The question of whether corporations and CEOs should get involved in high-profile public issues is hardly new. But it vaulted into prominence last month when Brunei introduced new laws which would allow gay men and adulterers to be stoned to death.

The was a predictable global outcry, led by human rights groups and celebrities such as Elton John, George Clooney and Ellen DeGeneres.

And while the celebrities called for a boycott on the nine hotels around the world owned by the mega-rich Sultan, the move by Brunei also posed an important challenge for governments and companies with links to the tiny Asian Sultanate.

One company stepping out in front was global travel agency STA Travel which stopped selling flights on Royal Brunei Airlines, and not only refunded tickets but also decided to absorb cancellation fees imposed by the airline. STA told me they believed Brunei’s actions were in contravention of human rights, and that the new laws posed a direct safety risk to their customers, as they also apply to passengers on Brunei-registered ships and aircraft.

Meantime the Queensland Government axed plans for a partnership with Royal Brunei Airlines; major companies such as Deutsche Bank banned their staff from staying in Brunei-owned properties; and a string of British organisations confirmed they will not be holding events at the Sultan’s Dorchester Hotel, including the TV Choice Awards.

In the face of international criticism, Sultan Bolkiah announced last week they will not enforce the death penalty for homosexual sex (though of course it remains punishable by imprisonment).

However, the case highlights once again whether companies and brands should take a stand on political and social issues. As British brand consultant Steven Strickland told PR News: “It shouldn’t take George Clooney to prompt people into action.”

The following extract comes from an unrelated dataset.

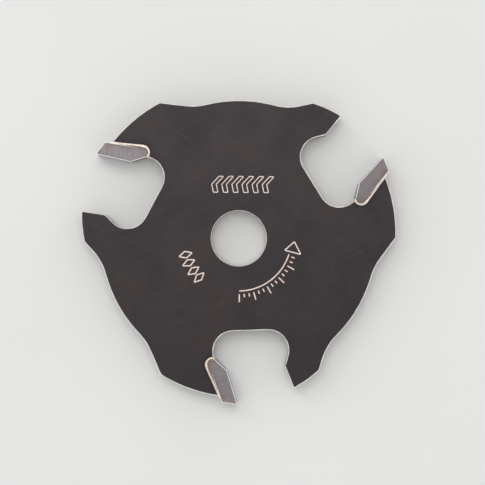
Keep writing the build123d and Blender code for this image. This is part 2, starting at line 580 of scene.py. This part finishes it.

There is a large and growing body of research which says the public want companies and brands to speak up about social issues. For instance, the Edelman Earned Brand Report for 2018 shows that 64% of consumers worldwide are “belief driven buyers,” up from 51% the previous year.

As a result, big brands are increasingly taking notice. Just in the last month we have seen Cadbury Australia launch it’s “Symbol for All” campaign against racism and intolerance, and Converse reap praise for its new transgender-themed sneakers as part of its Pride Collection.

Yet it has to be clearly understood that corporate activism is not without risk. A recent YouGov study in the United States showed that while more than half of millennials supported brands taking a stance on social issues, 59% of adults said they would boycott a brand if they disagreed with its public position on a particular issue.

Look no further than Australian brewer Coopers, whose CEO was forced to apologise in 2017 for a “light-hearted” YouTube video debate on same-sex marriage linking his beer to a religious group known for its opposition. Facing a threatened boycott, MD Tim Cooper asked for the video to be withdrawn and publicly stated his company’s support for marriage equality.

Most importantly, when your organisation takes a stand on a high-profile controversy it should be aligned with your values and operations, and hopefully with the values of your stakeholders. You need to do it for the right reasons, and you need to understand that a social issue at one level can easily risk creating a business issue for the organisation as a whole.